Supplied information
[start]
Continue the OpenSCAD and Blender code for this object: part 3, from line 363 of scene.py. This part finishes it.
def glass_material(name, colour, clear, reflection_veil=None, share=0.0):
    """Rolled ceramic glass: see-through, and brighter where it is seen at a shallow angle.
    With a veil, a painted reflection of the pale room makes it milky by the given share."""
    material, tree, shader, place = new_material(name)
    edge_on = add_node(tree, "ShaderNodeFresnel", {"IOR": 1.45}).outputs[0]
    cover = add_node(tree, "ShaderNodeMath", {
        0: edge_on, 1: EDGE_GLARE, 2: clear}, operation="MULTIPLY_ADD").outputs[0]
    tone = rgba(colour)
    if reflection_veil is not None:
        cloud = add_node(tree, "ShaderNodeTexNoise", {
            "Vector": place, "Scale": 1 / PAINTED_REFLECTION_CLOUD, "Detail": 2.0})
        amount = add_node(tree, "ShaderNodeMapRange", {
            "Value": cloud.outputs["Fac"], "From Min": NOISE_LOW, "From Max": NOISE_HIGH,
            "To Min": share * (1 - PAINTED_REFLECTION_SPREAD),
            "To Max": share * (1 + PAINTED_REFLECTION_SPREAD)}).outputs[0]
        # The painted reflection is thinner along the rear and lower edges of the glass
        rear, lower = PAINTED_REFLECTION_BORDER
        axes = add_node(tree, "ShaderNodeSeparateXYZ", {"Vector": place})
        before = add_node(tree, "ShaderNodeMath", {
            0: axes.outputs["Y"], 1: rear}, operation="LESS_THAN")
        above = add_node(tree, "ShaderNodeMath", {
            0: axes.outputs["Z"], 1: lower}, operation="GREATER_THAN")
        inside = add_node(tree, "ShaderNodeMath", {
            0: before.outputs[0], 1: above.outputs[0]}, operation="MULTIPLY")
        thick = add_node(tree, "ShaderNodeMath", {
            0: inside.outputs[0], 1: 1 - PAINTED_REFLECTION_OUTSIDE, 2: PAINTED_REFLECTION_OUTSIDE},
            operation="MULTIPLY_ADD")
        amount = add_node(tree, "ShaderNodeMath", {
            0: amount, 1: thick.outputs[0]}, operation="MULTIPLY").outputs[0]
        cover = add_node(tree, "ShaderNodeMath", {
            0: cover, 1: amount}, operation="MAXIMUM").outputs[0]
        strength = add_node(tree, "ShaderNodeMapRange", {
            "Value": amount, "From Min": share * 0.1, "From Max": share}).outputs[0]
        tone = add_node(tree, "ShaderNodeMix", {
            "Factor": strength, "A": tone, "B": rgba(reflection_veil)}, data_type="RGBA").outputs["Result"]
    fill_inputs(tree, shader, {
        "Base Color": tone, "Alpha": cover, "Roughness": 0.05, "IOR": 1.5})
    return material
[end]
Challenge
Quote every line of the data, word for word.

Solution to the problem
Continue the OpenSCAD and Blender code for this object: part 3, from line 363 of scene.py. This part finishes it.
def glass_material(name, colour, clear, reflection_veil=None, share=0.0):
    """Rolled ceramic glass: see-through, and brighter where it is seen at a shallow angle.
    With a veil, a painted reflection of the pale room makes it milky by the given share."""
    material, tree, shader, place = new_material(name)
    edge_on = add_node(tree, "ShaderNodeFresnel", {"IOR": 1.45}).outputs[0]
    cover = add_node(tree, "ShaderNodeMath", {
        0: edge_on, 1: EDGE_GLARE, 2: clear}, operation="MULTIPLY_ADD").outputs[0]
    tone = rgba(colour)
    if reflection_veil is not None:
        cloud = add_node(tree, "ShaderNodeTexNoise", {
            "Vector": place, "Scale": 1 / PAINTED_REFLECTION_CLOUD, "Detail": 2.0})
        amount = add_node(tree, "ShaderNodeMapRange", {
            "Value": cloud.outputs["Fac"], "From Min": NOISE_LOW, "From Max": NOISE_HIGH,
            "To Min": share * (1 - PAINTED_REFLECTION_SPREAD),
            "To Max": share * (1 + PAINTED_REFLECTION_SPREAD)}).outputs[0]
        # The painted reflection is thinner along the rear and lower edges of the glass
        rear, lower = PAINTED_REFLECTION_BORDER
        axes = add_node(tree, "ShaderNodeSeparateXYZ", {"Vector": place})
        before = add_node(tree, "ShaderNodeMath", {
            0: axes.outputs["Y"], 1: rear}, operation="LESS_THAN")
        above = add_node(tree, "ShaderNodeMath", {
            0: axes.outputs["Z"], 1: lower}, operation="GREATER_THAN")
        inside = add_node(tree, "ShaderNodeMath", {
            0: before.outputs[0], 1: above.outputs[0]}, operation="MULTIPLY")
        thick = add_node(tree, "ShaderNodeMath", {
            0: inside.outputs[0], 1: 1 - PAINTED_REFLECTION_OUTSIDE, 2: PAINTED_REFLECTION_OUTSIDE},
            operation="MULTIPLY_ADD")
        amount = add_node(tree, "ShaderNodeMath", {
            0: amount, 1: thick.outputs[0]}, operation="MULTIPLY").outputs[0]
        cover = add_node(tree, "ShaderNodeMath", {
            0: cover, 1: amount}, operation="MAXIMUM").outputs[0]
        strength = add_node(tree, "ShaderNodeMapRange", {
            "Value": amount, "From Min": share * 0.1, "From Max": share}).outputs[0]
        tone = add_node(tree, "ShaderNodeMix", {
            "Factor": strength, "A": tone, "B": rgba(reflection_veil)}, data_type="RGBA").outputs["Result"]
    fill_inputs(tree, shader, {
        "Base Color": tone, "Alpha": cover, "Roughness": 0.05, "IOR": 1.5})
    return material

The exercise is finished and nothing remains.